_WORK REQUIRED_
Repeat exactly the lines from the one containing "Recreate this object" through the one containing "across the flats.", both lines included, please, without any other lines.

_RECORDS FOR PROCESSING_

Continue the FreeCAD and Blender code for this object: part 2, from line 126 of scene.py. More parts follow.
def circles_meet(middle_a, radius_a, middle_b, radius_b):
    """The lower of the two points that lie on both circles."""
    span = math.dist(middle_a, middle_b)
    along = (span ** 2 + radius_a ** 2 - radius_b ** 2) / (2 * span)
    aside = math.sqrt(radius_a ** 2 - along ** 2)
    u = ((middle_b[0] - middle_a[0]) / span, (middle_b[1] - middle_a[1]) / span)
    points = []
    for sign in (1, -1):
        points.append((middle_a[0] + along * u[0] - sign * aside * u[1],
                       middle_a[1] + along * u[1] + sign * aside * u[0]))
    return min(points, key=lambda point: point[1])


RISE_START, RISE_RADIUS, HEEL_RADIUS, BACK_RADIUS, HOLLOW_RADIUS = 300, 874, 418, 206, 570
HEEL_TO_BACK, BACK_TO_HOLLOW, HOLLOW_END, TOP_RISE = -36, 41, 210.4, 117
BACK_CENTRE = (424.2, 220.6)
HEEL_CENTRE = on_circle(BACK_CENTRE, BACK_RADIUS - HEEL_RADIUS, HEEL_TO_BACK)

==

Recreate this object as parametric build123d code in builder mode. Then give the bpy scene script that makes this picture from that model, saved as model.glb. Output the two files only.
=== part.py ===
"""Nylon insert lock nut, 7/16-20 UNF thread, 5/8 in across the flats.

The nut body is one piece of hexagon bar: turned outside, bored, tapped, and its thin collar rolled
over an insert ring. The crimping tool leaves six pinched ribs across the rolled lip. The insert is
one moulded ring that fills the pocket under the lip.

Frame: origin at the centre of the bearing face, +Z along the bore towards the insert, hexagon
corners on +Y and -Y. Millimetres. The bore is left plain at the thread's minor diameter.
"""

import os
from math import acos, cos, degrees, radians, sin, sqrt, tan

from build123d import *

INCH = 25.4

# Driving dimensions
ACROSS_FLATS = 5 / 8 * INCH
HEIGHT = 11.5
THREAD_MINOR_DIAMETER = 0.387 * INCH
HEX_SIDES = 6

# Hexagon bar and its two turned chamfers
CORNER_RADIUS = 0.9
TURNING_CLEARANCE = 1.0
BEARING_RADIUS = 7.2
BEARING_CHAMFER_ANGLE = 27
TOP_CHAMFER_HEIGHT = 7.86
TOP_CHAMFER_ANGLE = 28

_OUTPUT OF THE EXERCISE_
Recreate this object as parametric build123d code in builder mode. Then give the bpy scene script that makes this picture from that model, saved as model.glb. Output the two files only.
=== part.py ===
"""Nylon insert lock nut, 7/16-20 UNF thread, 5/8 in across the flats.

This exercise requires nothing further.